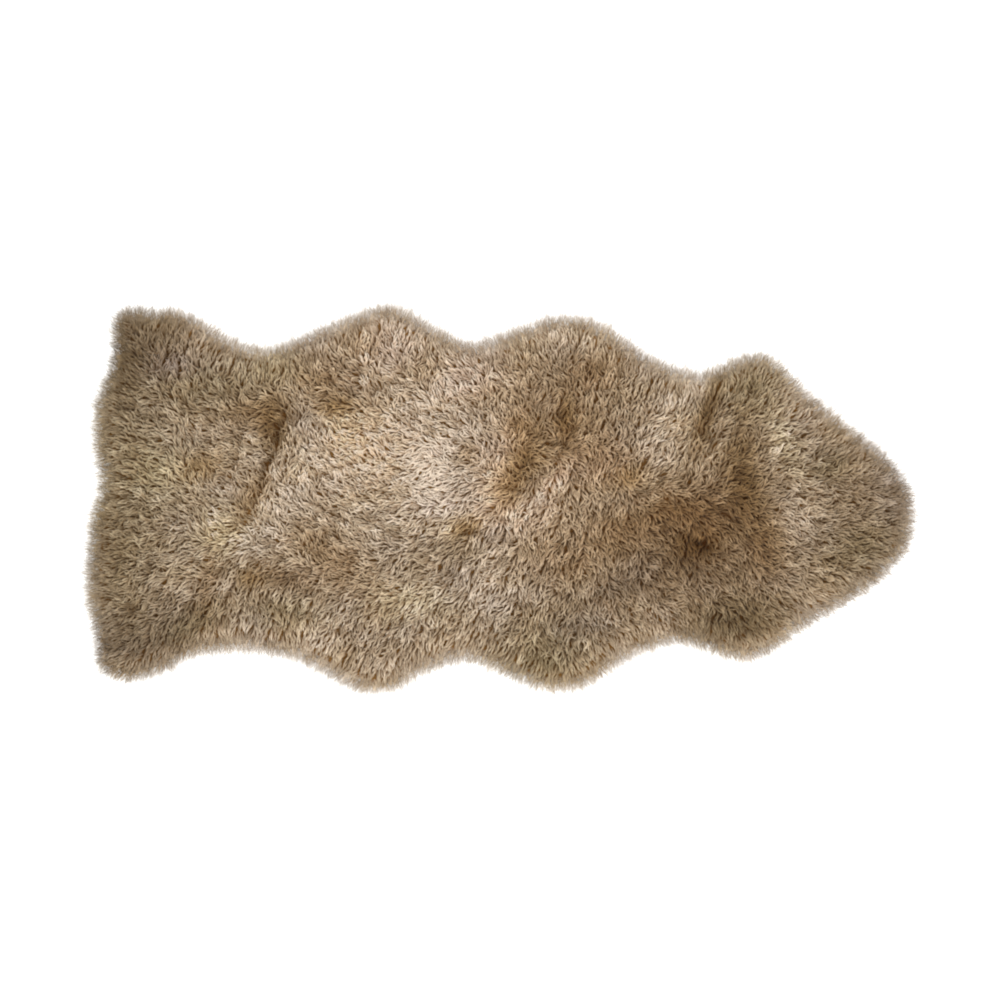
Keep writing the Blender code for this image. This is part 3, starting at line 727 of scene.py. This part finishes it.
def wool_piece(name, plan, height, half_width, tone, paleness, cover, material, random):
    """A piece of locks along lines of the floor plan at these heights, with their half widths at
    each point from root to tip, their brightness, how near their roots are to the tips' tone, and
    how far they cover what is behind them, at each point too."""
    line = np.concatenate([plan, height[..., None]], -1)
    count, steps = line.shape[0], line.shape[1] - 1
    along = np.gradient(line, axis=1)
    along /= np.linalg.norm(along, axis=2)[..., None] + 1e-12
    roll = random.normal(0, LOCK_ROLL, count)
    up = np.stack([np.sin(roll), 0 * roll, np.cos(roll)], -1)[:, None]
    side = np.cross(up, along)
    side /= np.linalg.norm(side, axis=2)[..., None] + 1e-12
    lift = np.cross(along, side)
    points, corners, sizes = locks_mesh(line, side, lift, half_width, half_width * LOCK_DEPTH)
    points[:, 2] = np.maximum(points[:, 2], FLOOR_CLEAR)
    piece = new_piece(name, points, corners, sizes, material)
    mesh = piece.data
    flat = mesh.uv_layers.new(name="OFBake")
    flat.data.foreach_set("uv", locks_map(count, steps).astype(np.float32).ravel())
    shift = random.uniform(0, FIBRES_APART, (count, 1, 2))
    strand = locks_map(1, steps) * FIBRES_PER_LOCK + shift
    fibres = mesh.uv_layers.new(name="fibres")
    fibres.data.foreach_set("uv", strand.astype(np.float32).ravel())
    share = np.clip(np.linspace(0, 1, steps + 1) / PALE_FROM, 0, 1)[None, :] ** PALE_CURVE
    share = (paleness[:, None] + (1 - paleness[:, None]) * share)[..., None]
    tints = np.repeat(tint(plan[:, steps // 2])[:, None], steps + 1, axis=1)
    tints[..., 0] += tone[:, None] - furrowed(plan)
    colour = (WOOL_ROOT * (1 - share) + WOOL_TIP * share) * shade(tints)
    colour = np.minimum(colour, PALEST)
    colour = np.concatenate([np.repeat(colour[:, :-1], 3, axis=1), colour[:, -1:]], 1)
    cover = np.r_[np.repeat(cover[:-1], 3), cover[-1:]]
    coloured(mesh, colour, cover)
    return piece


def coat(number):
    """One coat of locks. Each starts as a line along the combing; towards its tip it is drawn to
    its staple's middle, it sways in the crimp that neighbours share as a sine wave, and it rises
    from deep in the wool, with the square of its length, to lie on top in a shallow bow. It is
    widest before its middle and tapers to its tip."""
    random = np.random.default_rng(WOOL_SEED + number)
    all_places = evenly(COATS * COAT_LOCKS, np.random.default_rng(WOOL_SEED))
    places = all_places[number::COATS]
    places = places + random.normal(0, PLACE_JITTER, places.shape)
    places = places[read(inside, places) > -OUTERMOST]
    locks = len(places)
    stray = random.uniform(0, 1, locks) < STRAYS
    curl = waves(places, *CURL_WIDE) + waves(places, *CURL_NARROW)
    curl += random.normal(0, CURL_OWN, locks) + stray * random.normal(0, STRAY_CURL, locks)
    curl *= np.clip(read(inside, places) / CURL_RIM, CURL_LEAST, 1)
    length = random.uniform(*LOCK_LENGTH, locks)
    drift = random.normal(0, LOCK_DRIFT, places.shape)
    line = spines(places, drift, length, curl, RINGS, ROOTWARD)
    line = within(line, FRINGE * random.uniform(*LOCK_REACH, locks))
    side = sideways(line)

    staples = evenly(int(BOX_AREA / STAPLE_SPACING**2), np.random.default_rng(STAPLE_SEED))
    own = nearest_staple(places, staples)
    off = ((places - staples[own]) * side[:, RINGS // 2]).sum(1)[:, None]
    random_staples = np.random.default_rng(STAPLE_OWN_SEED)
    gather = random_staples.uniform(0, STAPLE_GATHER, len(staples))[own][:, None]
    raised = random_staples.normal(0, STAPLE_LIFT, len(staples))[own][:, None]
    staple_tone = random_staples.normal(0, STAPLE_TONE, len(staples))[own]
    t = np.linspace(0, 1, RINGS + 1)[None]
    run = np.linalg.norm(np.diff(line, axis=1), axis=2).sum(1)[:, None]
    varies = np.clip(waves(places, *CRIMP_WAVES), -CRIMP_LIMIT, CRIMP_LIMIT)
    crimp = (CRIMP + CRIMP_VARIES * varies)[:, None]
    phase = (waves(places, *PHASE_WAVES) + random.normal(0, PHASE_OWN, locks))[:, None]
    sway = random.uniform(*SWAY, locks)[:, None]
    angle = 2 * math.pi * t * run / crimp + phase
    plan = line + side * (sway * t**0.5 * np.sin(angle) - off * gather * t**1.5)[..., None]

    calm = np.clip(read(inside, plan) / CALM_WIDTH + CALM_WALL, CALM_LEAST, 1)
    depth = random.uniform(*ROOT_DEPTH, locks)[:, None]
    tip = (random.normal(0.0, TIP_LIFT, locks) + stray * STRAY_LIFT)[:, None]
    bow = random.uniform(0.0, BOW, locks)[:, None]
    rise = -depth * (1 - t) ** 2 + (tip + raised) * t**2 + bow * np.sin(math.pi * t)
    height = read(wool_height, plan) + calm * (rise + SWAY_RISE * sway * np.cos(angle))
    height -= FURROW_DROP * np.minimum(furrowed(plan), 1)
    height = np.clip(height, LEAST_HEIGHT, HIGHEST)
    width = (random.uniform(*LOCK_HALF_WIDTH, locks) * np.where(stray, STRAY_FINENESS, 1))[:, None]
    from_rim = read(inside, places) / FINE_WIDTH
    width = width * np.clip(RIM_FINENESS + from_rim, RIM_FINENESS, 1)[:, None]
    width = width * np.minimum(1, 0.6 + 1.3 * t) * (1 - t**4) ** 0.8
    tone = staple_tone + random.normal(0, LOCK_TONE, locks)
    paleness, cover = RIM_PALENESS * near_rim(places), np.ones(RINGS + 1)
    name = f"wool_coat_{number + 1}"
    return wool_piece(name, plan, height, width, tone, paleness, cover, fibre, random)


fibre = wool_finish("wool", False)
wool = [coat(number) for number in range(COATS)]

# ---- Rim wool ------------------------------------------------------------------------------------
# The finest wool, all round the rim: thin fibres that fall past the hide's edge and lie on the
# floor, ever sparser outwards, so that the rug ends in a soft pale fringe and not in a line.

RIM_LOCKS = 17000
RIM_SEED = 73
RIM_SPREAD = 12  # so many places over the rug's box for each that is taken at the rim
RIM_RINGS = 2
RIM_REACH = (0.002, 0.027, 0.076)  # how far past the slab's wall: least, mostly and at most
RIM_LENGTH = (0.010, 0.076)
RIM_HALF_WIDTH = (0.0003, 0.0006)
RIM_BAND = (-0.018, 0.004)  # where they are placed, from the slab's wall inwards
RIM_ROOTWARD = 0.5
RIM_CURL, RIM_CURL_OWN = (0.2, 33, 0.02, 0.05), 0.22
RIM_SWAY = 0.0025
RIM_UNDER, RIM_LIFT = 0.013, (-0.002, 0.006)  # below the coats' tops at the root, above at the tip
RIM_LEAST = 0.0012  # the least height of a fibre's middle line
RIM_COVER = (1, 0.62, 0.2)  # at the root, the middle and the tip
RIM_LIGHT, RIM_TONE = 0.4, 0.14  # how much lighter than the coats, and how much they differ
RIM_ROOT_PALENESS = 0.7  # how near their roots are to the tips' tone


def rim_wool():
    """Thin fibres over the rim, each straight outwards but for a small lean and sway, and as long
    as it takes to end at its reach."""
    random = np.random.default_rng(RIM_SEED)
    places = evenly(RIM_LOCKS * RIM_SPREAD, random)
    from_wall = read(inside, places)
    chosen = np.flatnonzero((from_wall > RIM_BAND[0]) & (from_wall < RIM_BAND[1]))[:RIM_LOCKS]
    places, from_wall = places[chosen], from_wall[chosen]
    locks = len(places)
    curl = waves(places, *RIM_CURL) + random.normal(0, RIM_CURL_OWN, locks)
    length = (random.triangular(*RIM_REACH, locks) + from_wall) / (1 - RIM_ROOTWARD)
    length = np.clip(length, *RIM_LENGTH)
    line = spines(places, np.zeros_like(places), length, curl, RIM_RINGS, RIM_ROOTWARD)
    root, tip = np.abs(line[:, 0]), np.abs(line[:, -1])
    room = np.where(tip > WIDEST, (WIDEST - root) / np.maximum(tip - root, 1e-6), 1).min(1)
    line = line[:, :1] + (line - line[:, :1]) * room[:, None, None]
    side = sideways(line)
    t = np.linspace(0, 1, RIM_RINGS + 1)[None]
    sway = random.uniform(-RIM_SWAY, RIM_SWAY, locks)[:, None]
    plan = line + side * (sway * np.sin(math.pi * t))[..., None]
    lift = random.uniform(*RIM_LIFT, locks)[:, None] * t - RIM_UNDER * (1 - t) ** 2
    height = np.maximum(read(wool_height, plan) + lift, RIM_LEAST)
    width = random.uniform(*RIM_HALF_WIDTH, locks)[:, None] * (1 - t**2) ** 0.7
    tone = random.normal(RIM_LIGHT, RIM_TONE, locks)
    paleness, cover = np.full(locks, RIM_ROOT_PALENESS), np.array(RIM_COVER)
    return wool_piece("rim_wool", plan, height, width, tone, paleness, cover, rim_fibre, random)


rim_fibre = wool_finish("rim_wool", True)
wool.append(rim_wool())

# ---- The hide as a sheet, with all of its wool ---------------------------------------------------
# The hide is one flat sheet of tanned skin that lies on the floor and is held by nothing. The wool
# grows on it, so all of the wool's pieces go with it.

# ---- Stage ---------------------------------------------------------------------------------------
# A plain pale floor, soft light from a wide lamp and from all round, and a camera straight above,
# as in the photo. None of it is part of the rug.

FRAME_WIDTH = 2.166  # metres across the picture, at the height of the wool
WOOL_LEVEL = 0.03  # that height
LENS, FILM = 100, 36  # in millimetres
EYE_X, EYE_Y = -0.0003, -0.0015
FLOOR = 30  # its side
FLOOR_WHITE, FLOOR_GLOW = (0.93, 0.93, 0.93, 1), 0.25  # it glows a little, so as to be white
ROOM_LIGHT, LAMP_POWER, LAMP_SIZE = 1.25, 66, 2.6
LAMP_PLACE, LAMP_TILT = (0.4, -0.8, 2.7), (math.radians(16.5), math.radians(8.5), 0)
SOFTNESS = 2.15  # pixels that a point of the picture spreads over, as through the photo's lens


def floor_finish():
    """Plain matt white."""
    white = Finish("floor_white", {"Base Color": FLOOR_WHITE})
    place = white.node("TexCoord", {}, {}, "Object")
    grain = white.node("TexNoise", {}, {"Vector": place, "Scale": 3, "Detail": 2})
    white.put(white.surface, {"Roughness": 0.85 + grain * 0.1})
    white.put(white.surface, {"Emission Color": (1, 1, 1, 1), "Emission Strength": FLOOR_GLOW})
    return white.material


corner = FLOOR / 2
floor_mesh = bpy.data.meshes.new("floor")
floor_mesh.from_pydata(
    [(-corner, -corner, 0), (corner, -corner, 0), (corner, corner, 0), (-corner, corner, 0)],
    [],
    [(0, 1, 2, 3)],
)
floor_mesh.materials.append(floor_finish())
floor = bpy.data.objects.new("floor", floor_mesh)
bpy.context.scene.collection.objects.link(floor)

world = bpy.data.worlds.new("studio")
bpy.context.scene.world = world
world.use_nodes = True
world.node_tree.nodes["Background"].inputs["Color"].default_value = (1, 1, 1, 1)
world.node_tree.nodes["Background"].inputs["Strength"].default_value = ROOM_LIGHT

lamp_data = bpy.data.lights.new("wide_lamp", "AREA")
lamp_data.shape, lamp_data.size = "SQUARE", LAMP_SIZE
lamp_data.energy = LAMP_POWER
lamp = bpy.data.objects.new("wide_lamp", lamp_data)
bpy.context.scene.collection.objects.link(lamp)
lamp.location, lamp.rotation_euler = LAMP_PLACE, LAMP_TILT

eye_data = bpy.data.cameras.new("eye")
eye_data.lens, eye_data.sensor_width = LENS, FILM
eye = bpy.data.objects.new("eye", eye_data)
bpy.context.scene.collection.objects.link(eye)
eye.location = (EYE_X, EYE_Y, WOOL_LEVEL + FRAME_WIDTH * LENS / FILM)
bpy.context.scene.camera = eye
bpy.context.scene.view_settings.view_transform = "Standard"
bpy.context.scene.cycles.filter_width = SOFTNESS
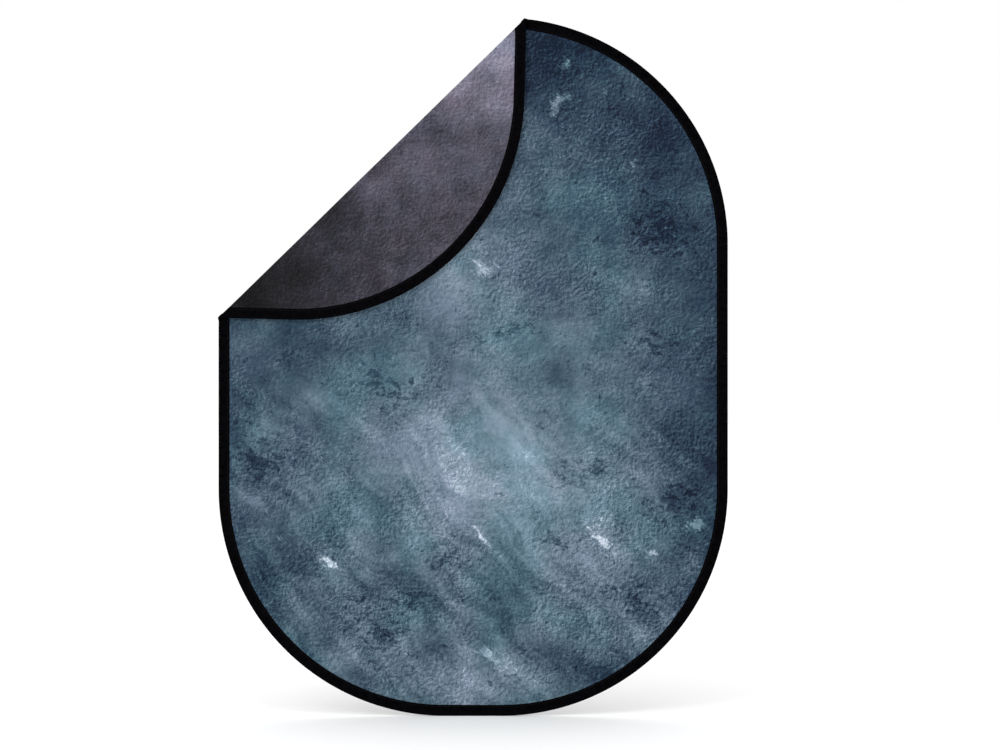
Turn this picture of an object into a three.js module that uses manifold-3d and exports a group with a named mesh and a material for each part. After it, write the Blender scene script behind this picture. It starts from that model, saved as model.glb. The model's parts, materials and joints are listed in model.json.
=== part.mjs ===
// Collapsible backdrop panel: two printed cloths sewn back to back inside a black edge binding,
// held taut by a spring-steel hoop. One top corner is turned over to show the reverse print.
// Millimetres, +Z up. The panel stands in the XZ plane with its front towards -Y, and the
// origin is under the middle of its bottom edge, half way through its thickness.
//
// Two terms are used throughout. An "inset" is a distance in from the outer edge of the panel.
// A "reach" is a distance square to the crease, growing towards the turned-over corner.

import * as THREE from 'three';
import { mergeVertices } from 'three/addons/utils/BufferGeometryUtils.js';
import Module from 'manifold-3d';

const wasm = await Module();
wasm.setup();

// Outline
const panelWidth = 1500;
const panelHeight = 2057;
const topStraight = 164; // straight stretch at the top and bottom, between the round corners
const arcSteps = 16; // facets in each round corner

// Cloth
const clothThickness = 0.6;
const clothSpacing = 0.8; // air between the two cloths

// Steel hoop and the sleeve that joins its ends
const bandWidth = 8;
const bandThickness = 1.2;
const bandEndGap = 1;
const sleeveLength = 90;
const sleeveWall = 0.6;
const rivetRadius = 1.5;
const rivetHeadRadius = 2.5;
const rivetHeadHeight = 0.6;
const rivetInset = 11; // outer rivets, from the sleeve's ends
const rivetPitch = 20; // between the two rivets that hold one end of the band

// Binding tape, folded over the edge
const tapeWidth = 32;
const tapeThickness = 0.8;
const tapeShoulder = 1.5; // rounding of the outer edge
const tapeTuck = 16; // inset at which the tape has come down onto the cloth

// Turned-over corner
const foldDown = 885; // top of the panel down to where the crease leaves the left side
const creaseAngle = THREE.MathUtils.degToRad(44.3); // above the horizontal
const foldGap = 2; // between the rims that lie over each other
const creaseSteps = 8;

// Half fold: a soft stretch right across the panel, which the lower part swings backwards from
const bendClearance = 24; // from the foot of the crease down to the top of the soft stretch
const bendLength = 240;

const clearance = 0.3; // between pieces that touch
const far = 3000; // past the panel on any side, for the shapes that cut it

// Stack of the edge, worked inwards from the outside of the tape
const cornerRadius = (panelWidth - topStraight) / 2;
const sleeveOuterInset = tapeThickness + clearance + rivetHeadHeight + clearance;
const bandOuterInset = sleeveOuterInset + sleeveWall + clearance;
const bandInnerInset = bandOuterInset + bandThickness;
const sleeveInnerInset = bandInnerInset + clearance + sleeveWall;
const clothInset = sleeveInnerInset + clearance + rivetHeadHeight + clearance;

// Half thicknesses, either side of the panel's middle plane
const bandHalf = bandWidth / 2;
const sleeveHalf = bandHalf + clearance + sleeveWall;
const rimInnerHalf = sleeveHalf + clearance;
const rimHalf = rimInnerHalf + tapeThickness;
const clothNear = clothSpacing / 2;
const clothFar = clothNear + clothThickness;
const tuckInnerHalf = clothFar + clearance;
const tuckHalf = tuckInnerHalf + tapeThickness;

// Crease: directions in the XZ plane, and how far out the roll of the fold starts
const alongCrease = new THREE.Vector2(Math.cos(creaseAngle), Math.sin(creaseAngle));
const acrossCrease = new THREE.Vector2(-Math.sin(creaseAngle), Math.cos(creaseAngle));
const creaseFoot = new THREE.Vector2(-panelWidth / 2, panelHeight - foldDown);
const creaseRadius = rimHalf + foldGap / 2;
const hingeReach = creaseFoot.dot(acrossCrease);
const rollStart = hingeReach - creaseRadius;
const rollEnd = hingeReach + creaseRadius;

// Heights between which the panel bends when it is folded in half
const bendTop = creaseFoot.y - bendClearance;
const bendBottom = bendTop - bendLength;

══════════

Copy exactly the lines from the line with "Turn this picture" up to and including the line with "const clothSpacing = 0.8;", and no other lines.

Turn this picture of an object into a three.js module that uses manifold-3d and exports a group with a named mesh and a material for each part. After it, write the Blender scene script behind this picture. It starts from that model, saved as model.glb. The model's parts, materials and joints are listed in model.json.
=== part.mjs ===
// Collapsible backdrop panel: two printed cloths sewn back to back inside a black edge binding,
// held taut by a spring-steel hoop. One top corner is turned over to show the reverse print.
// Millimetres, +Z up. The panel stands in the XZ plane with its front towards -Y, and the
// origin is under the middle of its bottom edge, half way through its thickness.
//
// Two terms are used throughout. An "inset" is a distance in from the outer edge of the panel.
// A "reach" is a distance square to the crease, growing towards the turned-over corner.

import * as THREE from 'three';
import { mergeVertices } from 'three/addons/utils/BufferGeometryUtils.js';
import Module from 'manifold-3d';

const wasm = await Module();
wasm.setup();

// Outline
const panelWidth = 1500;
const panelHeight = 2057;
const topStraight = 164; // straight stretch at the top and bottom, between the round corners
const arcSteps = 16; // facets in each round corner

// Cloth
const clothThickness = 0.6;
const clothSpacing = 0.8; // air between the two cloths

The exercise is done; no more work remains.